Return verbatim the inclusive range of lines running from the line that contains "Vector(map(max, high, point))" to the line that contains "return ((x, near), (x, far))". Omit every other line.

CAD and scene scripts:
════

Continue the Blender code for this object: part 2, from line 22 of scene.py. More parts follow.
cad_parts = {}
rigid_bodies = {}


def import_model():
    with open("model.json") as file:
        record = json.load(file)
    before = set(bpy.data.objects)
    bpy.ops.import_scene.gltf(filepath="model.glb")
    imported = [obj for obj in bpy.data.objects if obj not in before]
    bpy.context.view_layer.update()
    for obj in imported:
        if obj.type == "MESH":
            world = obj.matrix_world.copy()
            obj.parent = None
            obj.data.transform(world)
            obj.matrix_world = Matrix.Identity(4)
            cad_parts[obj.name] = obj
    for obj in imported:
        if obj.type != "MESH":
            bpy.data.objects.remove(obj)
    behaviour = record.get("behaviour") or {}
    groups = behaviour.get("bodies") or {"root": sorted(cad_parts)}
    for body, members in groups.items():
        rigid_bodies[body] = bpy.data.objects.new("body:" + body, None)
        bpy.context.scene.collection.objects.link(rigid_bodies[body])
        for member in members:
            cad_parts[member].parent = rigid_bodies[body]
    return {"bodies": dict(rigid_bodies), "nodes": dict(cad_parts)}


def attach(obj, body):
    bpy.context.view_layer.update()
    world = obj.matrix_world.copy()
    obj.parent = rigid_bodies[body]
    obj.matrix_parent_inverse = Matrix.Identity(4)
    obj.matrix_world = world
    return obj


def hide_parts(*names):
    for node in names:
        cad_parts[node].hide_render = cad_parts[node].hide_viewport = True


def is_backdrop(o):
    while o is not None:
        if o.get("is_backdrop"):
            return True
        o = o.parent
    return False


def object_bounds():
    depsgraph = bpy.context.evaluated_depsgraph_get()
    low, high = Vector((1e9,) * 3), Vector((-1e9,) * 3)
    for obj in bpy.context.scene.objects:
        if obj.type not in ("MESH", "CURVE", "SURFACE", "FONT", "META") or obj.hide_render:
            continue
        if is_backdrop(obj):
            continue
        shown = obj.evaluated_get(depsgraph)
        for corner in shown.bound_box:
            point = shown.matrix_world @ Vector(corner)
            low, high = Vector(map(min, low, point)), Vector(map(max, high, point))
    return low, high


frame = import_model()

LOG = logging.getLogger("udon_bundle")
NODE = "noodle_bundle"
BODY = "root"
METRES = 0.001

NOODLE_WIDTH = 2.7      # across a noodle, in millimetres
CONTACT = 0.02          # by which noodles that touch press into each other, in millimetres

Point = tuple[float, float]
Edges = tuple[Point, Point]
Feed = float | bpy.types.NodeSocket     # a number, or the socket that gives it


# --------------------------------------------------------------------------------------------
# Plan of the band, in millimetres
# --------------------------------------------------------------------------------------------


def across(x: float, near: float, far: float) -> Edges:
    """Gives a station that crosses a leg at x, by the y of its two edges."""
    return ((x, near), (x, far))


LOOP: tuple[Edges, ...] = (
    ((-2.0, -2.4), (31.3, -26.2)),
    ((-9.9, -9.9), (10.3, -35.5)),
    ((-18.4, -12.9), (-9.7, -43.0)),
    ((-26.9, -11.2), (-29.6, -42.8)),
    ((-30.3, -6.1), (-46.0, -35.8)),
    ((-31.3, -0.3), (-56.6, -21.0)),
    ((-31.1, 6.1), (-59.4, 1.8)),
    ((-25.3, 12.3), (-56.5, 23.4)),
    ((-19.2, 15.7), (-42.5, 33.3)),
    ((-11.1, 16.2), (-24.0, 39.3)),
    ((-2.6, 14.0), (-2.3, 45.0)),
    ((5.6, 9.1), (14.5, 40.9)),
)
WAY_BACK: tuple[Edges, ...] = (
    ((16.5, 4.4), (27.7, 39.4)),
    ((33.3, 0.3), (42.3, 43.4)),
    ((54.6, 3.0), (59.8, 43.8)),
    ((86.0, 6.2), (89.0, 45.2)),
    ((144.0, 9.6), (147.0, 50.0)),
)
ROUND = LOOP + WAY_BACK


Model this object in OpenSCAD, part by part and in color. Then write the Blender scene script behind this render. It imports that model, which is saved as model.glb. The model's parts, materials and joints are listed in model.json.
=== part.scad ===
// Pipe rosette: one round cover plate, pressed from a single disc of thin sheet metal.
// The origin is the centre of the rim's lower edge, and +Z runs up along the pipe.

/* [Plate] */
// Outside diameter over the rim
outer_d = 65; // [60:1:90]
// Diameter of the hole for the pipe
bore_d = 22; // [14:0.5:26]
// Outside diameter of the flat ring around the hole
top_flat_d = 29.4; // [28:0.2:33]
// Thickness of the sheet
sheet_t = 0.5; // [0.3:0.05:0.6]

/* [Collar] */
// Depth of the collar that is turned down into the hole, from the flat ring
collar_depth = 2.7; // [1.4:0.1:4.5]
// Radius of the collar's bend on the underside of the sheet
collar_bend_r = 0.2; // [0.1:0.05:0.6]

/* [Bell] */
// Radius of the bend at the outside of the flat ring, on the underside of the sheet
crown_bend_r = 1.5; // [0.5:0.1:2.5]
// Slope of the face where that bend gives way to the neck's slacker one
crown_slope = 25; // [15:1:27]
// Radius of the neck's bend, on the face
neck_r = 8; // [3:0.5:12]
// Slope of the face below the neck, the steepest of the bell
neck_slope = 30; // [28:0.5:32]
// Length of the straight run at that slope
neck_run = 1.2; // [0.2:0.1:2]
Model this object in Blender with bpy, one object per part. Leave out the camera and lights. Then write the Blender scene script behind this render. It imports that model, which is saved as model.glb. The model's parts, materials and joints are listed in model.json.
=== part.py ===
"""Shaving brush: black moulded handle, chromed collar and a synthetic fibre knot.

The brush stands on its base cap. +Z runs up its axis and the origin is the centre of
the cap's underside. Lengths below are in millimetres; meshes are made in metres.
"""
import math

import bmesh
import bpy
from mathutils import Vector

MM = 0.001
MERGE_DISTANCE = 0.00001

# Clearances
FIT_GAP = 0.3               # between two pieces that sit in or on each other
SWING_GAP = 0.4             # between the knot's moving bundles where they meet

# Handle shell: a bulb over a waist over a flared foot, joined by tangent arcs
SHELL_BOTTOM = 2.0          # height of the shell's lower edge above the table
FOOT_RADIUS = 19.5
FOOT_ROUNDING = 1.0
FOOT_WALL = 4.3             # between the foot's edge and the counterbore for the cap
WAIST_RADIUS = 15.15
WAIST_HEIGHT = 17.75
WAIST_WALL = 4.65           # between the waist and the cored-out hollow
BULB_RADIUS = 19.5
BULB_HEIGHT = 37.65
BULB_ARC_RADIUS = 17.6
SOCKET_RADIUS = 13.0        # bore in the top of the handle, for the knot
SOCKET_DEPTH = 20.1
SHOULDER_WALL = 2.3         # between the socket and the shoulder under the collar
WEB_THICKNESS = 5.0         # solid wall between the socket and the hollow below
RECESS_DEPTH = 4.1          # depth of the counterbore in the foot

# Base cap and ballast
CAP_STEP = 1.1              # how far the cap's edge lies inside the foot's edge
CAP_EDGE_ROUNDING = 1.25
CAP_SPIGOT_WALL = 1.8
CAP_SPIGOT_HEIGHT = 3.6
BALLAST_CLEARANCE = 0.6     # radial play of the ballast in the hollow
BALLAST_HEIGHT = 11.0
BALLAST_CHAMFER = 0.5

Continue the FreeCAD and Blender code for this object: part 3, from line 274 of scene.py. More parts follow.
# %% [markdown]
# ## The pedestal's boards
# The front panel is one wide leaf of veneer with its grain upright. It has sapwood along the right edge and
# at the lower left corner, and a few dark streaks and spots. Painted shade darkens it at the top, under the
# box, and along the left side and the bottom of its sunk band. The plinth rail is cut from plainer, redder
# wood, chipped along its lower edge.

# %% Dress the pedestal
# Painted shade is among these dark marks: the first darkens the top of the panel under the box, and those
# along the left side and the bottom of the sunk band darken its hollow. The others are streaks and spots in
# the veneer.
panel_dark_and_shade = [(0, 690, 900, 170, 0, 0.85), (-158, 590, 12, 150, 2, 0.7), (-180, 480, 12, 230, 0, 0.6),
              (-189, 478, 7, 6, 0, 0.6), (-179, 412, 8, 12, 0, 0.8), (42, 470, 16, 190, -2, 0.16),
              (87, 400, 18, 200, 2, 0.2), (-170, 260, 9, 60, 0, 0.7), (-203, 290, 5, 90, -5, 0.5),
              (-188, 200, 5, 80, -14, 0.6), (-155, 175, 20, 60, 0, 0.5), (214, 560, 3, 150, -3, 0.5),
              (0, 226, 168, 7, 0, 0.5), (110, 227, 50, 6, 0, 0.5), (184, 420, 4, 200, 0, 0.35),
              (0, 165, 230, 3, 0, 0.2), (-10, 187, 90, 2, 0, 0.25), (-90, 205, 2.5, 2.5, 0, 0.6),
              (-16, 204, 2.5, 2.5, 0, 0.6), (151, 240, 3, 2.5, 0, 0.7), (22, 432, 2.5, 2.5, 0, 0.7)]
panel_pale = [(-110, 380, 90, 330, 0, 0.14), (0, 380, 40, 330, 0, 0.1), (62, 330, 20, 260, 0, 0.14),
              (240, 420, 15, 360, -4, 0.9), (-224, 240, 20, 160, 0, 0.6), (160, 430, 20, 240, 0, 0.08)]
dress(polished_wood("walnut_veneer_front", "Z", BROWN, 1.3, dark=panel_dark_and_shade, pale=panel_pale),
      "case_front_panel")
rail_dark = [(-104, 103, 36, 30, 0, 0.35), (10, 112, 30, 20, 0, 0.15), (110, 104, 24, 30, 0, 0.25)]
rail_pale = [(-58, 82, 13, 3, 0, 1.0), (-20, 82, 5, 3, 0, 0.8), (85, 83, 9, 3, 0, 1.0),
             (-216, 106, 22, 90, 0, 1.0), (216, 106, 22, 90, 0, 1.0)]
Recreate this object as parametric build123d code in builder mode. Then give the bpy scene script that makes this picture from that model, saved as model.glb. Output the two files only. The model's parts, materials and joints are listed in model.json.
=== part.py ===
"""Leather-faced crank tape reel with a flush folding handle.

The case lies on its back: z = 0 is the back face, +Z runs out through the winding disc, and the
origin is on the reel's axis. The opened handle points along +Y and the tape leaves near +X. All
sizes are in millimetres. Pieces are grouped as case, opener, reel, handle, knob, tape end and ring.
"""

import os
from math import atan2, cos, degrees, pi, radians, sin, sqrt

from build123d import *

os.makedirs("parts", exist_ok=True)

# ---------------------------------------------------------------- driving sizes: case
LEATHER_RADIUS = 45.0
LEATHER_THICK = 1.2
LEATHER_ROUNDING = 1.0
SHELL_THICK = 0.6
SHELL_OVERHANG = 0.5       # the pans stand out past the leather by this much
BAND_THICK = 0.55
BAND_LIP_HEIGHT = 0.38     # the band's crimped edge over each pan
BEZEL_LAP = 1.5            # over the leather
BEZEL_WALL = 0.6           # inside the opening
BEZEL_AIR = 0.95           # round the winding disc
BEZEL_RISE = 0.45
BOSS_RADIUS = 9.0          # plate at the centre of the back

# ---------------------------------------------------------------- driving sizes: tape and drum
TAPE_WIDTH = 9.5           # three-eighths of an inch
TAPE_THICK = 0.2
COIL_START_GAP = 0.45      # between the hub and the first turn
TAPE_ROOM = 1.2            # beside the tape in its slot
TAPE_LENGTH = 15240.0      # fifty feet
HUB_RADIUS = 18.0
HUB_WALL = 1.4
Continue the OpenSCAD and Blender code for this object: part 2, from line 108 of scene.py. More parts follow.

════

Correct result:
            low, high = Vector(map(min, low, point)), Vector(map(max, high, point))
    return low, high


frame = import_model()

LOG = logging.getLogger("udon_bundle")
NODE = "noodle_bundle"
BODY = "root"
METRES = 0.001

NOODLE_WIDTH = 2.7      # across a noodle, in millimetres
CONTACT = 0.02          # by which noodles that touch press into each other, in millimetres

Point = tuple[float, float]
Edges = tuple[Point, Point]
Feed = float | bpy.types.NodeSocket     # a number, or the socket that gives it


# --------------------------------------------------------------------------------------------
# Plan of the band, in millimetres
# --------------------------------------------------------------------------------------------


def across(x: float, near: float, far: float) -> Edges:
    """Gives a station that crosses a leg at x, by the y of its two edges."""
    return ((x, near), (x, far))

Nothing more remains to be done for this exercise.